I’m going to tell you one of my pet peeves; its not the only one, trust me, but it’s one that seems to happen far too often. I can’t count the times when I have been at dinner or some other social outing with food. In the course of the event I am talking with people, visiting table to table, and seeing how people are doing. After an hour or two, it happens! Maybe I catch my reflection in a mirror or see a just-taken group picture with me on someone’s phone and I realize I have a big piece of food stuck, front and center, in my teeth! Even though you could see it from outer space, no one said anything, even though they all noticed it! It’s like the ultimate betrayal. The same could be said if you’ve ever inadvertently walked around for hours with your shirt inside out, your zipper down, or something hanging out of your nose, and no one said anything!!! They were probably trying to save you (and them) embarrassment or avoiding an awkward moment but in fact they just made things worse as you walked around looking like a slob. I will say it right here to all of you; if you see me walking around with something in my teeth, clothing inside out, or unbuttoned, please say something. I mean, be nice about it, but say something!
The inspiration for this exhortation comes, not so much from my own fear of looking foolish or unkempt, but actually from the word of God. In the first reading, God says to Ezekiel, “You, son of man, I have appointed watchman for the house of Israel; when you hear me say anything, you shall warn them for me. If I tell the wicked, "O wicked one, you shall surely die, and you do not speak out to dissuade the wicked from his way, the wicked shall die for his guilt, but I will hold you responsible for his death.” God goes on to tell Ezekiel if he warns the wayward sinner and is ignored, it is no longer the prophet’s problem; he has done his job. The gospel builds on this theme of correction as Jesus lays out a process of loving confrontation to be used by his followers when someone has fallen into sin.
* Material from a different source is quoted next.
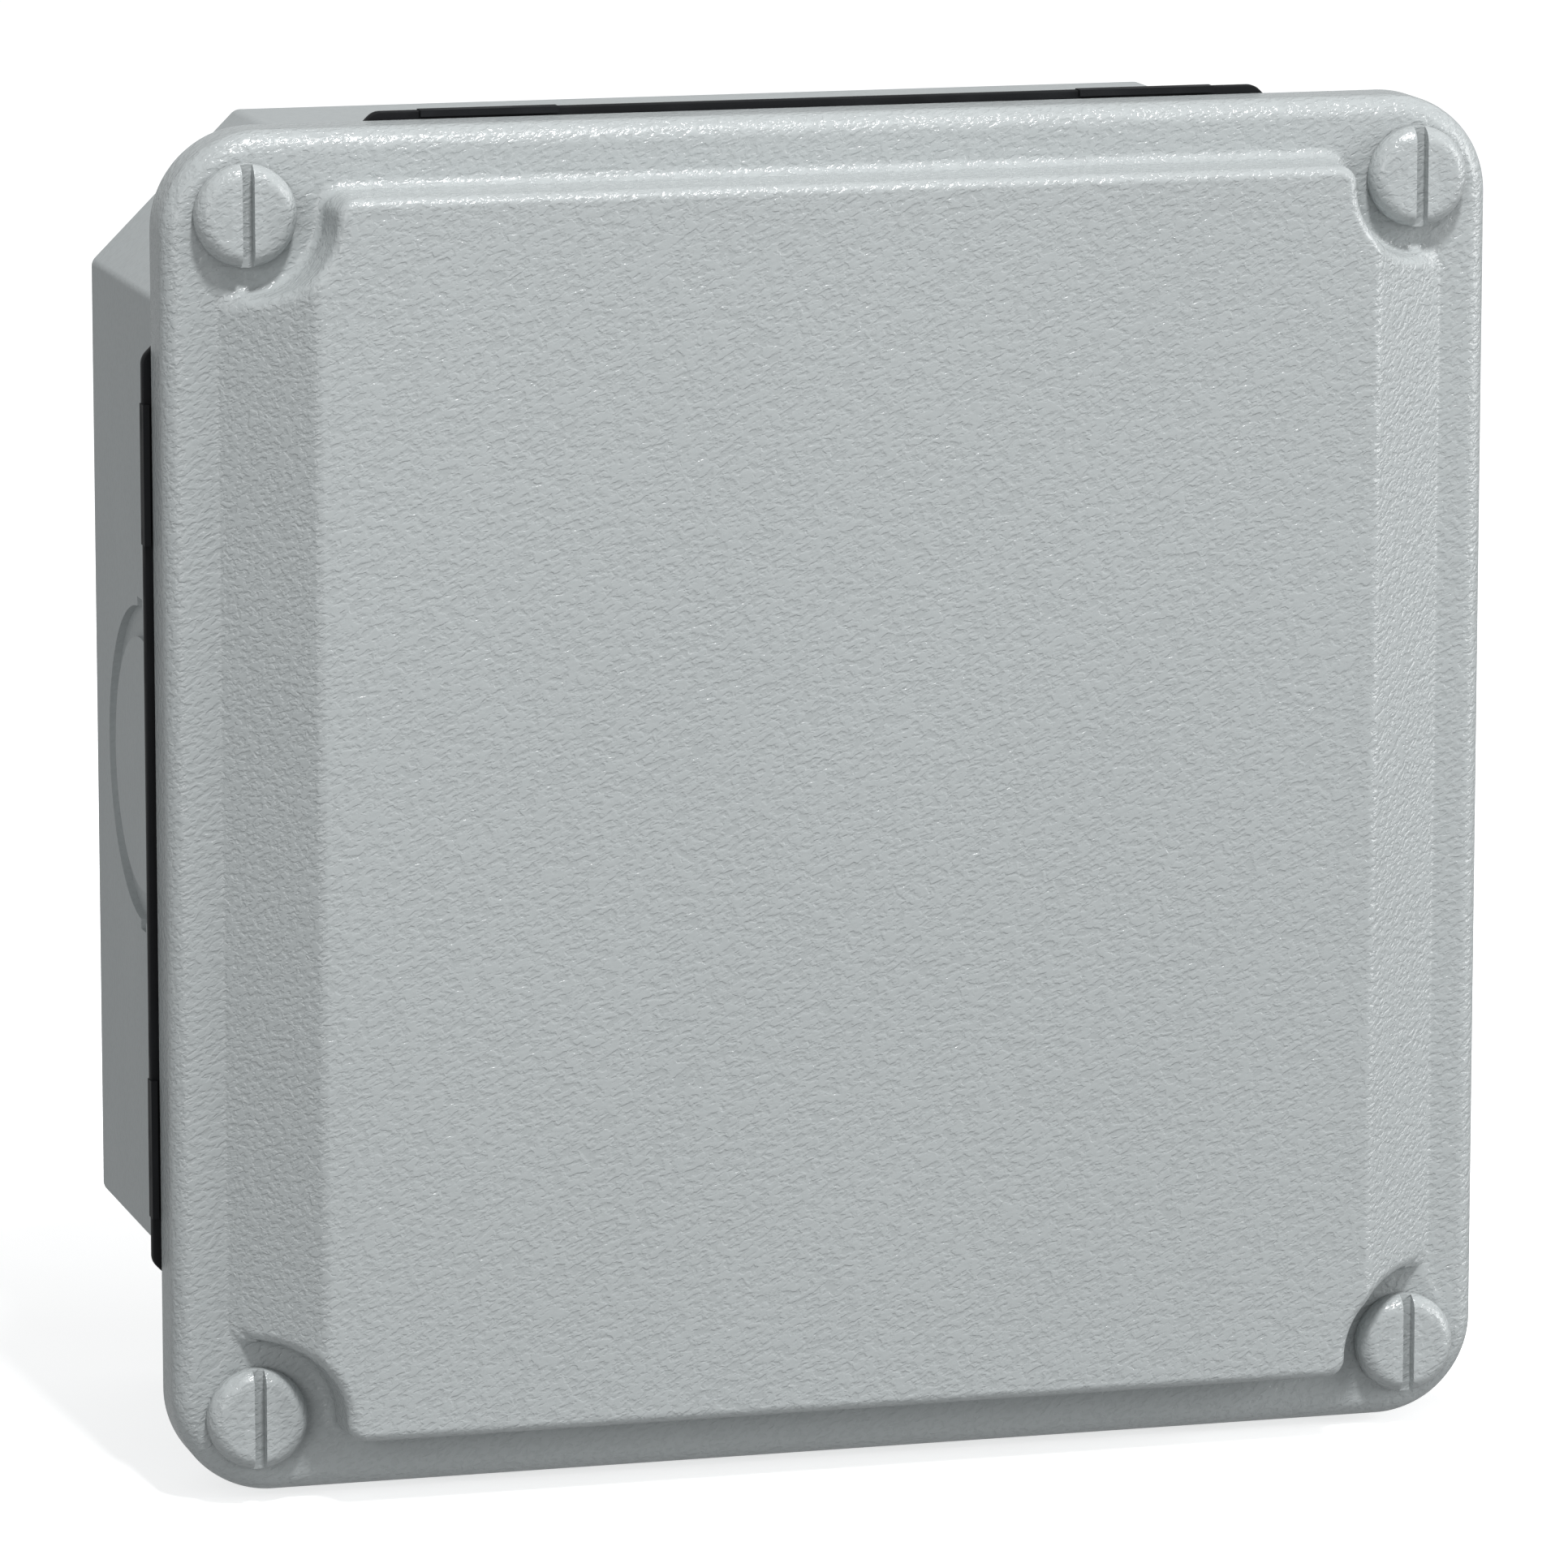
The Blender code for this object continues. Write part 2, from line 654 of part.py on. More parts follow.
# ------------------------------------------------------------------ fasteners of the cover
def cover_screw_profile():
    """Half section of a cover screw, from the head's middle down to the tip."""
    underside = RIM_FACE + GAP
    shoulder = SCREW_HEAD_TOP - SCREW_HEAD_ROUND
    flat = SCREW_HEAD_RADIUS - SCREW_HEAD_ROUND
    profile = [(0.0, SCREW_HEAD_TOP)]
    for i in range(6):
        turn = math.radians(18 * i)
        radius = flat + SCREW_HEAD_ROUND * math.sin(turn)
        profile.append((radius, shoulder + SCREW_HEAD_ROUND * math.cos(turn)))
    profile.append((SCREW_HEAD_RADIUS, underside))
    profile.append((SCREW_SHANK_RADIUS, underside))
    profile.append((SCREW_SHANK_RADIUS, SCREW_TIP + SCREW_CHAMFER))
    profile.append((SCREW_SHANK_RADIUS - SCREW_CHAMFER, SCREW_TIP))
    profile.append((0.0, SCREW_TIP))
    return profile


def cut_slot(screw, x, z, width, depth, front, cutters):
    """Cut an upright driver slot right across a screw head whose top is at front."""
    slot = bmesh.new()
    reach = SCREW_HEAD_RADIUS + OVERLAP
    low = (x - width / 2, front - depth, z - reach)
    high = (x + width / 2, front + OVERLAP, z + reach)
    add_box(slot, low, high)
    boolean(screw, tool_object(screw.name + "_slot", slot, cutters), "DIFFERENCE")


def make_cover_fasteners(parts, cutters):
    """Slotted captive screws, their retaining washers and the threaded inserts."""
    profile = cover_screw_profile()
    washer = ring_profile(RETAINER_RADIUS, RETAINER_BORE, RETAINER_BACK, RETAINER_BACK + RETAINER_THICK)
    sleeve = ring_profile(INSERT_RADIUS, INSERT_BORE, INSERT_BACK, INSERT_FRONT)
    for corner, side, level in CORNERS:
        x = side * SCREW_PITCH_HALF
        z = level * SCREW_PITCH_HALF
        place = (x, 0, z)
        screw = turned("cover_screw_" + corner, profile, parts, grey_plastic(), place)
        cut_slot(screw, x, z, SLOT_WIDTH, SLOT_DEPTH, SCREW_HEAD_TOP, cutters)
        turned("screw_retainer_" + corner, washer, parts, white_nylon(), place, COARSE, closed=True)
        turned("threaded_insert_" + corner, sleeve, parts, brass(), place, SMALL, closed=True)


def make_fixing_caps(parts):
    """Push-in caps that close the wall screws' pockets."""
    seat = FIXING_COLUMN_FRONT + GAP
    top = seat + CAP_HEAD_THICK
    plug = FIXING_POCKET_RADIUS - GAP
    profile = [
        (0.0, top),
        (CAP_HEAD_RADIUS - CAP_CHAMFER, top),
        (CAP_HEAD_RADIUS, top - CAP_CHAMFER),
        (CAP_HEAD_RADIUS, seat),
        (plug, seat),
        (plug, CAP_PLUG_BACK),
        (0.0, CAP_PLUG_BACK),
    ]
    for corner, side, level in CORNERS:
        place = (side * FIXING_OFFSET, 0, level * FIXING_OFFSET)
        turned("fixing_cap_" + corner, profile, parts, grey_plastic(), place, SMALL)


# ------------------------------------------------------------------ rail and terminals
def mirrored(half_outline):
    """Outline of (z, front) pairs from its half with positive z."""
    return half_outline + [(-height, front) for height, front in reversed(half_outline)]


def make_rail(parts, cutters):
    """Top-hat rail with its two fixing screws."""
    web_front = RAIL_BACK + RAIL_SHEET
    flange_back = RAIL_FRONT - RAIL_SHEET
    half = [
        (RAIL_WEB_HALF, RAIL_BACK),
        (RAIL_WEB_HALF, flange_back),
        (RAIL_HALF_HEIGHT, flange_back),
        (RAIL_HALF_HEIGHT, RAIL_FRONT),
        (RAIL_WEB_HALF - RAIL_SHEET, RAIL_FRONT),
        (RAIL_WEB_HALF - RAIL_SHEET, web_front),
    ]
    rail = plate("mounting_rail", mirrored(half), RAIL_LENGTH, 0.0, parts, zinc_steel())
    holes = bmesh.new()
    head_back = web_front + GAP
    head_front = head_back + RAIL_SCREW_HEAD_THICK
    profile = [
        (0.0, head_front),
        (RAIL_SCREW_HEAD - RAIL_SCREW_CHAMFER, head_front),
        (RAIL_SCREW_HEAD, head_front - RAIL_SCREW_CHAMFER),
        (RAIL_SCREW_HEAD, head_back),
        (RAIL_SCREW_SHANK, head_back),
        (RAIL_SCREW_SHANK, RAIL_SCREW_TIP),
        (0.0, RAIL_SCREW_TIP),
    ]
    for name, side in (("left", -1), ("right", 1)):
        x = side * RAIL_SCREW_OFFSET
        add_post(holes, x, 0.0, RAIL_BORE, RAIL_BACK - OVERLAP, web_front + OVERLAP)
        screw = turned("rail_screw_" + name, profile, parts, zinc_steel(), (x, 0, 0), SMALL)
        cut_slot(screw, x, 0.0, DRIVER_SLOT_WIDTH, DRIVER_SLOT_DEPTH, head_front, cutters)
    boolean(rail, tool_object("rail_holes", holes, cutters), "DIFFERENCE")


def rail_foot():
    """Half outline of a clip foot that grips the rail's flange, from the middle outwards."""
    seat = RAIL_FRONT + GAP
    under = RAIL_FRONT - RAIL_SHEET - GAP
    edge = RAIL_HALF_HEIGHT + GAP
    return [
        (0.0, seat),
        (edge, seat),
        (edge, under),
        (edge - FOOT_GRIP, under),
        (edge - FOOT_GRIP, under - FOOT_LIP),
        (edge + FOOT_REACH, under - FOOT_LIP),
    ]


def terminal_outline():
    """Side view of a terminal housing, standing on the rail."""
    hip = RAIL_HALF_HEIGHT + GAP + FOOT_REACH
    half = rail_foot() + [
        (hip, RAIL_FRONT + TERMINAL_HIP),
        (TERMINAL_HALF_HEIGHT, RAIL_FRONT + TERMINAL_HIP + 0.0025),
        (TERMINAL_HALF_HEIGHT, TERMINAL_FRONT - TERMINAL_SHOULDER),
        (TERMINAL_HALF_HEIGHT - 0.0060, TERMINAL_FRONT - 0.0020),
        (TERMINAL_RIDGE_HALF + 0.0020, TERMINAL_FRONT - TERMINAL_STEP),
        (TERMINAL_RIDGE_HALF, TERMINAL_FRONT),
    ]
    return mirrored(half)[1:-1]


def make_terminal(name, finish, x, parts, cutters):
    """One rail terminal: housing open on its right, brass bar and two clamp screws."""
    title = "terminal_" + name
    housing = plate(title + "_housing", terminal_outline(), TERMINAL_WIDTH, x, parts, finish)
    left = x - TERMINAL_WIDTH / 2 + TERMINAL_SIDE_WALL
    right = x + TERMINAL_WIDTH / 2
    middle = (left + right) / 2
    chamber = bmesh.new()
    low = (left, CHAMBER_BACK, -CHAMBER_HALF)
    add_box(chamber, low, (right + OVERLAP, CHAMBER_FRONT, CHAMBER_HALF))
    shafts = bmesh.new()
    bar_shafts = bmesh.new()
    bar_wires = bmesh.new()
    side_reach = TERMINAL_HALF_HEIGHT - CHAMBER_HALF + 2 * OVERLAP
    side_middle = (TERMINAL_HALF_HEIGHT + CHAMBER_HALF) / 2
    shaft_radius = CLAMP_HEAD_RADIUS + GAP
    thread_radius = CLAMP_SHANK_RADIUS + GAP
    for level in (-1, 1):
        z = level * CLAMP_OFFSET
        add_post(shafts, middle, z, shaft_radius, CHAMBER_FRONT - OVERLAP, TERMINAL_FRONT + OVERLAP, COARSE)
        add_rod(shafts, (middle, WIRE_FRONT, level * side_middle), WIRE_BORE, side_reach, COARSE)
        add_post(bar_shafts, middle, z, thread_radius, WIRE_FRONT, CHAMBER_FRONT + OVERLAP, COARSE)
        add_rod(bar_wires, (middle, WIRE_FRONT, z), BAR_BORE, BAR_BORE_LENGTH, COARSE)
    boolean(housing, tool_object(title + "_chamber", chamber, cutters), "DIFFERENCE")
    boolean(housing, tool_object(title + "_shafts", shafts, cutters), "DIFFERENCE")

    block = bmesh.new()
    low = (left + GAP, CHAMBER_BACK + GAP, -CHAMBER_HALF + GAP)
    add_box(block, low, (right - GAP, CHAMBER_FRONT - GAP, CHAMBER_HALF - GAP))
    bar = add_object(title + "_bar", finish_mesh(title + "_bar", block), parts, brass())
    boolean(bar, tool_object(title + "_bar_shafts", bar_shafts, cutters), "DIFFERENCE")
    boolean(bar, tool_object(title + "_bar_wires", bar_wires, cutters), "DIFFERENCE")

    head_back = CLAMP_HEAD_FRONT - CLAMP_HEAD_THICK
    profile = [
        (0.0, CLAMP_HEAD_FRONT),
        (CLAMP_HEAD_RADIUS, CLAMP_HEAD_FRONT),
        (CLAMP_HEAD_RADIUS, head_back),
        (CLAMP_SHANK_RADIUS, head_back),
        (CLAMP_SHANK_RADIUS, CLAMP_TIP),
        (0.0, CLAMP_TIP),
    ]
    for place, level in (("upper", 1), ("lower", -1)):
        z = level * CLAMP_OFFSET
        screw = turned("%s_screw_%s" % (title, place), profile, parts, zinc_steel(), (middle, 0, z), COARSE)
        cut_slot(screw, middle, z, DRIVER_SLOT_WIDTH, DRIVER_SLOT_DEPTH, CLAMP_HEAD_FRONT, cutters)


def make_end_stop(name, x, parts, cutters):
    """Clamp that keeps the row of terminals in place on the rail, with its screw."""
    hip = RAIL_HALF_HEIGHT + GAP + FOOT_REACH
    half = rail_foot() + [
        (hip, END_STOP_FRONT - END_STOP_SHOULDER),
        (hip - END_STOP_SHOULDER, END_STOP_FRONT),
    ]
    stop = plate("end_stop_" + name, mirrored(half)[1:-1], END_STOP_WIDTH, x, parts, dark_polyamide())
    head_front = END_STOP_FRONT - END_SCREW_SINK
    head_back = head_front - END_SCREW_HEAD_THICK
    seat = bmesh.new()
    add_post(seat, x, 0.0, END_SCREW_HEAD + GAP, head_back - GAP, END_STOP_FRONT + OVERLAP)
    bore = bmesh.new()
    add_post(bore, x, 0.0, END_SCREW_SHANK + GAP, RAIL_FRONT - OVERLAP, END_STOP_FRONT)
    boolean(stop, tool_object(stop.name + "_seat", seat, cutters), "DIFFERENCE")
    boolean(stop, tool_object(stop.name + "_bore", bore, cutters), "DIFFERENCE")
    tip = RAIL_BACK + RAIL_SHEET + GAP
    profile = [
        (0.0, head_front),
        (END_SCREW_HEAD, head_front),
        (END_SCREW_HEAD, head_back),
        (END_SCREW_SHANK, head_back),
        (END_SCREW_SHANK, tip),
        (0.0, tip),
    ]
    screw = turned("end_stop_screw_" + name, profile, parts, zinc_steel(), (x, 0, 0), COARSE)
    cut_slot(screw, x, 0.0, DRIVER_SLOT_WIDTH, DRIVER_SLOT_DEPTH, head_front, cutters)


def make_terminal_row(parts, cutters):
    """Four terminals side by side, an end plate and an end stop at either end."""
    first = -TERMINAL_PITCH * (len(TERMINALS) - 1) / 2
    for index, (name, colour) in enumerate(TERMINALS):
        finish = material("terminal_" + name, colour, 0.4)
        make_terminal(name, finish, first + index * TERMINAL_PITCH, parts, cutters)
    row_half = TERMINAL_PITCH * len(TERMINALS) / 2
    plate_x = row_half + END_PLATE_THICK / 2 + GAP / 2
    plate("terminal_end_plate", terminal_outline(), END_PLATE_THICK, plate_x, parts, dark_polyamide())
    left_x = -row_half - END_STOP_WIDTH / 2 - GAP / 2
    right_x = plate_x + END_PLATE_THICK / 2 + GAP + END_STOP_WIDTH / 2
    make_end_stop("left", left_x, parts, cutters)
    make_end_stop("right", right_x, parts, cutters)


def main():
    """Model the whole box."""
    clear_scene()
    parts = new_collection("junction_box")
    cutters = new_collection("cutters")
    make_tub(parts, cutters)
    make_seal(parts, cutters)
    make_cover(parts, cutters)
    make_cover_fasteners(parts, cutters)
    make_fixing_caps(parts)
    make_rail(parts, cutters)
    make_terminal_row(parts, cutters)


main()
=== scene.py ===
"""Looks of the wall-mounted junction box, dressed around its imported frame.

All lengths are in metres. A "front" distance is measured from the wall towards the
viewer, so a point's Y is its front distance with the sign changed, and +Z is up.
"""

import logging
import math
from collections.abc import Callable
from dataclasses import dataclass
from enum import Enum

import bmesh
import bpy
from mathutils import Matrix, Vector


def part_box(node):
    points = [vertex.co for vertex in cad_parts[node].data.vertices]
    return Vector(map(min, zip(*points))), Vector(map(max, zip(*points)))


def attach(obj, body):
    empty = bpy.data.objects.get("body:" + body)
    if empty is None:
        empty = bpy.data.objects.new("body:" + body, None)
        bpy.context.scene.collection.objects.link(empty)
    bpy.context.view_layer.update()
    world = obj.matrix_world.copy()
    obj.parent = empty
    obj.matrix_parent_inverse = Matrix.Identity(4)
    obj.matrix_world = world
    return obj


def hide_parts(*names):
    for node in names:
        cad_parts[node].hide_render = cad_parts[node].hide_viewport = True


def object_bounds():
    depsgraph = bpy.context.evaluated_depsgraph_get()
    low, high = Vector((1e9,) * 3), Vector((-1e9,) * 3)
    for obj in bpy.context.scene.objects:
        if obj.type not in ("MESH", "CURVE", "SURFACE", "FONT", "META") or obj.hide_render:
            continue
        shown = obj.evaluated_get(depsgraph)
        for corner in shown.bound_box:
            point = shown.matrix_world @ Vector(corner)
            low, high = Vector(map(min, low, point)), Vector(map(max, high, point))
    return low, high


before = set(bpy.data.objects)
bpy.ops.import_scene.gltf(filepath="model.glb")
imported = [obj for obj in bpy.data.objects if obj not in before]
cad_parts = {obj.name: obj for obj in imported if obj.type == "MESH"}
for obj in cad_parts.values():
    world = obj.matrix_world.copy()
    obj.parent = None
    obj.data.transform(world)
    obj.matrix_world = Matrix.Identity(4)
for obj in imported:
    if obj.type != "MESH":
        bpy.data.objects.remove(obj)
CAD_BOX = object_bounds()

LOG = logging.getLogger("junction_box")
OVERLAP = 0.001  # how far a shape reaches past the surface it joins or cuts
EIGHTH = math.tan(math.radians(22.5))  # shortening of a 45 degree corner's sides
MIDDLE = (0.3, 0.7)  # the range in which a noise mostly lies
WHOLE = (0.0, 1.0)
MICRO_RELIEF = 0.00003  # depth of the finest surface marks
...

Both of these readings, with their mandate to correct the sinner, fly in the face of what politically-correct, morally-subjective society tells us to do. Our culture often preaches that we should never rock the boat, that hurting someone’s feelings or offending them is the worst sin we could ever commit. Ahhh, but the Word of God offers another perspective, which is certainly more challenging but also more loving.
Just as He told the prophet Ezekiel, God tells us, ‘you are a watchman, a watchwoman for my kingdom. If you see someone doing wrong and say nothing; you are in some way responsible too!’ We are our brothers’ and sisters’ keepers! If we truly love every person, we have to want what is best for them, which is not just happiness but happiness in heaven. Many times that will mean supporting others with encouragement and love. Sometimes that will mean pointing out wrongs, ways a person is wandering away from God and his saving laws. We see this in good parenting; effective loving parents not only encourage their children but also correct them. They always strive to do so with love but true love and concern for the child means confronting wrongdoing directly and not ignoring it or letting the next person deal with it.
You and I have a responsibility to encourage and support one another on our journey of faith. Think of how often we already do that in our families, in our friendships, and in this parish. We also have the responsibility to love each other enough that if we see someone in a way which compromises their salvation or hurts other people, then we kindly bring it to their attention out of concern for their spiritual well-being. We never correct people because we think we are perfect or self-righteous. That would be prideful and ultimately the other person would sense that. We correct others respectfully, prayerfully, humbly; knowing we would want them to do the same for us.
There is nothing easy about confronting another person about something as personal as sin. Thankfully, in the gospel, Jesus gives us method for doing so with the best possible chance of a good outcome. We would be wise to follow his approach, which starts small with just two people and only involves others if absolutely necessary. We also can’t hope to give correction if we aren’t first open to receive it. Every one of us is imperfect and sinful in some way. We must be humble enough to accept correction from the prophets God sends into our lives. The experience of receiving correction prepares us to give it compassionately. We know how the first reaction we feel is often shame, pride, anger, or defensiveness. It doesn’t mean the person isn’t right but that is often the first response to correction is pushing back or lashing out. Knowing this helps us to be kind to the person who loves us enough to point out our sins and also allows us to absorb the feelings of those whom we correct without taking it personally.
Ultimately, we aren’t correcting people according to our standards or trying to make life easier for ourselves. We only do it out of love for others and their eternal well-being. We should always pray about the situation and for the person before we offer correction. We are not called to be busybodies who run around pointing out the faults of others! Everything we do should be motivated by Godly love. So, the next time your pastor has broccoli in his teeth, or your teenager does something that needs to be addressed, or a friend or coworker is about to make a decision that will separate them from God, say a prayer and then speak up! You might be the first moment of a conversion that brings a person closer to God for all eternity!